## TASK STATEMENT
Print the full listing exactly.

--*--

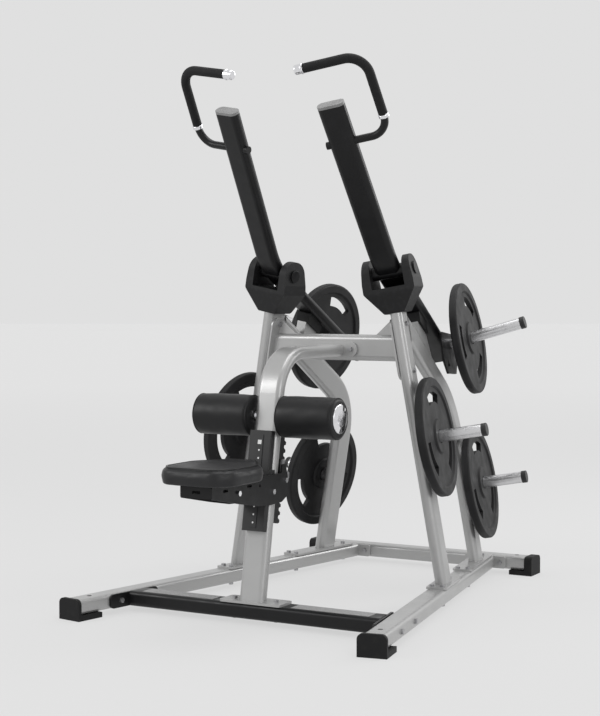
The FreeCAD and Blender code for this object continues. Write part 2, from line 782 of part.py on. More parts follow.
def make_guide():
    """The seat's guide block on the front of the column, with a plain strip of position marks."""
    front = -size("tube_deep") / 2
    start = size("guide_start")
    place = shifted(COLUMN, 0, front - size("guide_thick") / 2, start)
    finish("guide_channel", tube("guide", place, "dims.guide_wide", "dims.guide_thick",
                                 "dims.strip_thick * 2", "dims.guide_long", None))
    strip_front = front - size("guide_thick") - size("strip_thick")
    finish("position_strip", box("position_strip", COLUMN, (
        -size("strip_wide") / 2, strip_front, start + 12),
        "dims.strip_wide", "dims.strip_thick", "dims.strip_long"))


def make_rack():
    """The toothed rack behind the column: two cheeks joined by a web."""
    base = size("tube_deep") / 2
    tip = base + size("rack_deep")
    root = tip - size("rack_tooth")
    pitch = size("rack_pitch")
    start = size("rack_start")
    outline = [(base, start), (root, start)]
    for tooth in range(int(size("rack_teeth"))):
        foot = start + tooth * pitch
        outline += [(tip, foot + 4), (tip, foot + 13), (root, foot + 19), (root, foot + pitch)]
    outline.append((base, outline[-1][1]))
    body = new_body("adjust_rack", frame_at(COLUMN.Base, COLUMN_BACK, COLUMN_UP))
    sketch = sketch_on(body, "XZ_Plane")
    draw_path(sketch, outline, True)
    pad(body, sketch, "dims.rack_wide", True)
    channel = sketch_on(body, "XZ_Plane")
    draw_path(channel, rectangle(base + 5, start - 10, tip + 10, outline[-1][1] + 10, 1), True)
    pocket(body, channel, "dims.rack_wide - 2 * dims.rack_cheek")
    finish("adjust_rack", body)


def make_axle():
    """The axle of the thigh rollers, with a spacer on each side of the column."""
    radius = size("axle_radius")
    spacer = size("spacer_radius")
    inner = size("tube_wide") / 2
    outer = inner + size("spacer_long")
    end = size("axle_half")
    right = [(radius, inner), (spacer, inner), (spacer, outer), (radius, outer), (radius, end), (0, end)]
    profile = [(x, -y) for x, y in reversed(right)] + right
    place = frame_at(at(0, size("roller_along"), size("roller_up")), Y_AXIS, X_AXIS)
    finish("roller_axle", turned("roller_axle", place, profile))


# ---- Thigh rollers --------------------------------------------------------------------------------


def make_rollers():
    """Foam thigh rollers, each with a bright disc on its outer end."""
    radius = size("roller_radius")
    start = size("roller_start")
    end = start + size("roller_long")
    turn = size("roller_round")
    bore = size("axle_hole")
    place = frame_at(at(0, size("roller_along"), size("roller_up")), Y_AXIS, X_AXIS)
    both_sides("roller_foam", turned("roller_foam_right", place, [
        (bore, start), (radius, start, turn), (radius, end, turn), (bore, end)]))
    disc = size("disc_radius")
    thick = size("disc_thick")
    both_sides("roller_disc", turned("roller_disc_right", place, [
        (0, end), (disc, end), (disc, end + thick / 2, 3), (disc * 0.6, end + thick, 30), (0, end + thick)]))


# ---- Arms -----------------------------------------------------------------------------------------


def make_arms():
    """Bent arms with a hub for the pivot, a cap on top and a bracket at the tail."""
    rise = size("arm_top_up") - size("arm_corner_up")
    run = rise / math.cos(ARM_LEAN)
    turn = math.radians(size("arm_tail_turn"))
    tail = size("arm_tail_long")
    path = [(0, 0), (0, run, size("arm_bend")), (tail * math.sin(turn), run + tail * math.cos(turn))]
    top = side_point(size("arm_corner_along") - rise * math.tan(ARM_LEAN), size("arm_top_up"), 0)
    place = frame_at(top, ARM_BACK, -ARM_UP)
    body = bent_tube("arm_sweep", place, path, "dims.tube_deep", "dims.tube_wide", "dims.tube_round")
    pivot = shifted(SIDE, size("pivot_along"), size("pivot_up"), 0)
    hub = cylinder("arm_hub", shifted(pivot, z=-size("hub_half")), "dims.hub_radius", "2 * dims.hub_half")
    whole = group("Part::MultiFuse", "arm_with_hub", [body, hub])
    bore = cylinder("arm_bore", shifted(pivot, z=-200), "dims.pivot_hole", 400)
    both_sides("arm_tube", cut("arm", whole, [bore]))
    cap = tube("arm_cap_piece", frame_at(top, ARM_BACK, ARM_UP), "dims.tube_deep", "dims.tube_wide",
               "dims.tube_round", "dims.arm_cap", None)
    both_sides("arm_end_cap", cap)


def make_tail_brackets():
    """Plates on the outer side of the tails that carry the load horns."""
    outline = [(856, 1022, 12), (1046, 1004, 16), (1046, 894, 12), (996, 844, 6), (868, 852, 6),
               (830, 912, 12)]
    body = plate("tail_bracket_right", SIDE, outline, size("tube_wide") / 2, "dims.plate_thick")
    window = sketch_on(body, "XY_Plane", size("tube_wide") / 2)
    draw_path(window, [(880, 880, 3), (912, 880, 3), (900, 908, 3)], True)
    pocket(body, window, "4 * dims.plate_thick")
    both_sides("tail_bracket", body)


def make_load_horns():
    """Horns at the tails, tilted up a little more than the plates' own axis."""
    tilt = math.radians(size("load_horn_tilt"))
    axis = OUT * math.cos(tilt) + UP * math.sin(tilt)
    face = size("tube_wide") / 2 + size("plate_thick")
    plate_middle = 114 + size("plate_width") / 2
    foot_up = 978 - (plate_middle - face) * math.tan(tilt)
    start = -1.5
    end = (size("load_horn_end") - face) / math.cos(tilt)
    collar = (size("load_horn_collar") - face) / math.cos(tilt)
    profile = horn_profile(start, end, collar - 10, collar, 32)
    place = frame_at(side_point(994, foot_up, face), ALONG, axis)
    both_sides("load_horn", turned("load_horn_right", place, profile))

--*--

## FINAL RESULT
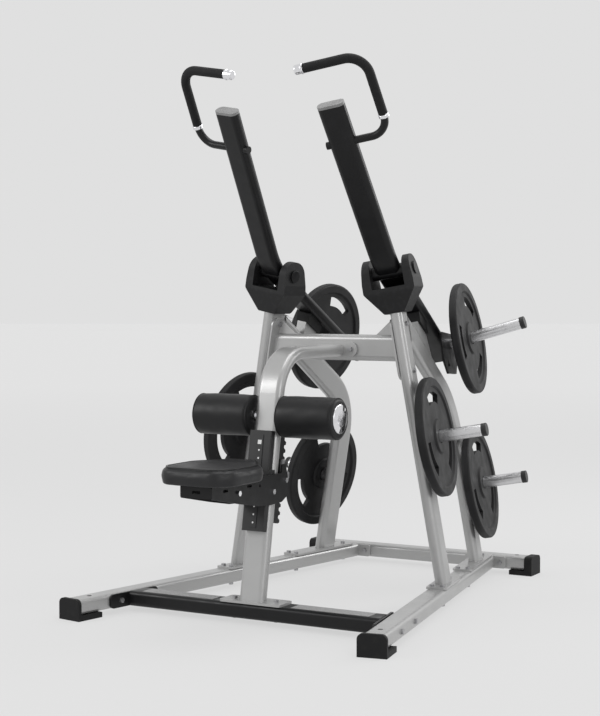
The FreeCAD and Blender code for this object continues. Write part 2, from line 782 of part.py on. More parts follow.
def make_guide():
    """The seat's guide block on the front of the column, with a plain strip of position marks."""
    front = -size("tube_deep") / 2
    start = size("guide_start")
    place = shifted(COLUMN, 0, front - size("guide_thick") / 2, start)
    finish("guide_channel", tube("guide", place, "dims.guide_wide", "dims.guide_thick",
                                 "dims.strip_thick * 2", "dims.guide_long", None))
    strip_front = front - size("guide_thick") - size("strip_thick")
    finish("position_strip", box("position_strip", COLUMN, (
        -size("strip_wide") / 2, strip_front, start + 12),
        "dims.strip_wide", "dims.strip_thick", "dims.strip_long"))


def make_rack():
    """The toothed rack behind the column: two cheeks joined by a web."""
    base = size("tube_deep") / 2
    tip = base + size("rack_deep")
    root = tip - size("rack_tooth")
    pitch = size("rack_pitch")
    start = size("rack_start")
    outline = [(base, start), (root, start)]
    for tooth in range(int(size("rack_teeth"))):
        foot = start + tooth * pitch
        outline += [(tip, foot + 4), (tip, foot + 13), (root, foot + 19), (root, foot + pitch)]
    outline.append((base, outline[-1][1]))
    body = new_body("adjust_rack", frame_at(COLUMN.Base, COLUMN_BACK, COLUMN_UP))
    sketch = sketch_on(body, "XZ_Plane")
    draw_path(sketch, outline, True)
    pad(body, sketch, "dims.rack_wide", True)
    channel = sketch_on(body, "XZ_Plane")
    draw_path(channel, rectangle(base + 5, start - 10, tip + 10, outline[-1][1] + 10, 1), True)
    pocket(body, channel, "dims.rack_wide - 2 * dims.rack_cheek")
    finish("adjust_rack", body)


def make_axle():
    """The axle of the thigh rollers, with a spacer on each side of the column."""
    radius = size("axle_radius")
    spacer = size("spacer_radius")
    inner = size("tube_wide") / 2
    outer = inner + size("spacer_long")
    end = size("axle_half")
    right = [(radius, inner), (spacer, inner), (spacer, outer), (radius, outer), (radius, end), (0, end)]
    profile = [(x, -y) for x, y in reversed(right)] + right
    place = frame_at(at(0, size("roller_along"), size("roller_up")), Y_AXIS, X_AXIS)
    finish("roller_axle", turned("roller_axle", place, profile))


# ---- Thigh rollers --------------------------------------------------------------------------------


def make_rollers():
    """Foam thigh rollers, each with a bright disc on its outer end."""
    radius = size("roller_radius")
    start = size("roller_start")
    end = start + size("roller_long")
    turn = size("roller_round")
    bore = size("axle_hole")
    place = frame_at(at(0, size("roller_along"), size("roller_up")), Y_AXIS, X_AXIS)
    both_sides("roller_foam", turned("roller_foam_right", place, [
        (bore, start), (radius, start, turn), (radius, end, turn), (bore, end)]))
    disc = size("disc_radius")
    thick = size("disc_thick")
    both_sides("roller_disc", turned("roller_disc_right", place, [
        (0, end), (disc, end), (disc, end + thick / 2, 3), (disc * 0.6, end + thick, 30), (0, end + thick)]))


# ---- Arms -----------------------------------------------------------------------------------------


def make_arms():
    """Bent arms with a hub for the pivot, a cap on top and a bracket at the tail."""
    rise = size("arm_top_up") - size("arm_corner_up")
    run = rise / math.cos(ARM_LEAN)
    turn = math.radians(size("arm_tail_turn"))
    tail = size("arm_tail_long")
    path = [(0, 0), (0, run, size("arm_bend")), (tail * math.sin(turn), run + tail * math.cos(turn))]
    top = side_point(size("arm_corner_along") - rise * math.tan(ARM_LEAN), size("arm_top_up"), 0)
    place = frame_at(top, ARM_BACK, -ARM_UP)
    body = bent_tube("arm_sweep", place, path, "dims.tube_deep", "dims.tube_wide", "dims.tube_round")
    pivot = shifted(SIDE, size("pivot_along"), size("pivot_up"), 0)
    hub = cylinder("arm_hub", shifted(pivot, z=-size("hub_half")), "dims.hub_radius", "2 * dims.hub_half")
    whole = group("Part::MultiFuse", "arm_with_hub", [body, hub])
    bore = cylinder("arm_bore", shifted(pivot, z=-200), "dims.pivot_hole", 400)
    both_sides("arm_tube", cut("arm", whole, [bore]))
    cap = tube("arm_cap_piece", frame_at(top, ARM_BACK, ARM_UP), "dims.tube_deep", "dims.tube_wide",
               "dims.tube_round", "dims.arm_cap", None)
    both_sides("arm_end_cap", cap)


def make_tail_brackets():
    """Plates on the outer side of the tails that carry the load horns."""
    outline = [(856, 1022, 12), (1046, 1004, 16), (1046, 894, 12), (996, 844, 6), (868, 852, 6),
               (830, 912, 12)]
    body = plate("tail_bracket_right", SIDE, outline, size("tube_wide") / 2, "dims.plate_thick")
    window = sketch_on(body, "XY_Plane", size("tube_wide") / 2)
    draw_path(window, [(880, 880, 3), (912, 880, 3), (900, 908, 3)], True)
    pocket(body, window, "4 * dims.plate_thick")
    both_sides("tail_bracket", body)


def make_load_horns():
    """Horns at the tails, tilted up a little more than the plates' own axis."""
    tilt = math.radians(size("load_horn_tilt"))
    axis = OUT * math.cos(tilt) + UP * math.sin(tilt)
    face = size("tube_wide") / 2 + size("plate_thick")
    plate_middle = 114 + size("plate_width") / 2
    foot_up = 978 - (plate_middle - face) * math.tan(tilt)
    start = -1.5
    end = (size("load_horn_end") - face) / math.cos(tilt)
    collar = (size("load_horn_collar") - face) / math.cos(tilt)
    profile = horn_profile(start, end, collar - 10, collar, 32)
    place = frame_at(side_point(994, foot_up, face), ALONG, axis)
    both_sides("load_horn", turned("load_horn_right", place, profile))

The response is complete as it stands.